I won't fill this thread with test images but here's the summary of what I've found so far:

1. "Standard" sharpening for me of ORFs is a typical low-radius-high-amount 'unsharp' using a radius of 1.1 and an amount of about 70 with 25 detail (default) with no masking. I sometimes use, instead, an approach that involves a stronger 'de-convolution' sharpening by selecting a high-radius-low-amount setting. I set the amount to 30 or so and the radius to 2.6. I also increase the detail setting quite a lot to 50 (or more) and add masking at about the same amount.

I found that on several HHHR files the 'de-convolution' sharpening improved the apparent definition of detail.

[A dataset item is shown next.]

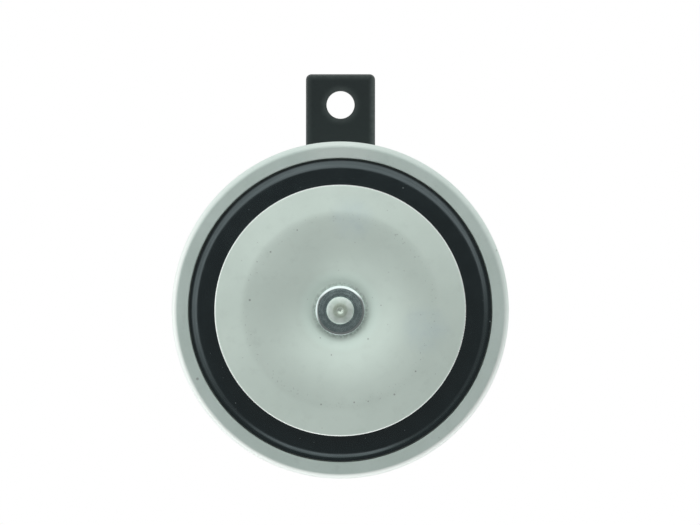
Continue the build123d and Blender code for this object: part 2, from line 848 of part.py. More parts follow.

2. I sent an unsharpened LR file to PS and used the FocusMagic plugin. Typically, FM suggests a setting of '2' for out-of-focus sharpening of ORFs. In these cases it suggested '4'. There was a marked improvement in perceived sharpness of small details in the ORFs processed this way. I note that FM uses a de-convolution sharpen.

3. I processed the ORF raw in Iridient's O-Transformer with a setting that defeated LR sharpening but applied the standard ("default") Iridient sharpening in it's place that apparently includes both edge-sharpening and de-convolution methods. Without any additional LR sharpening, the Iridient DNG was noticeably sharper than the LR ORF.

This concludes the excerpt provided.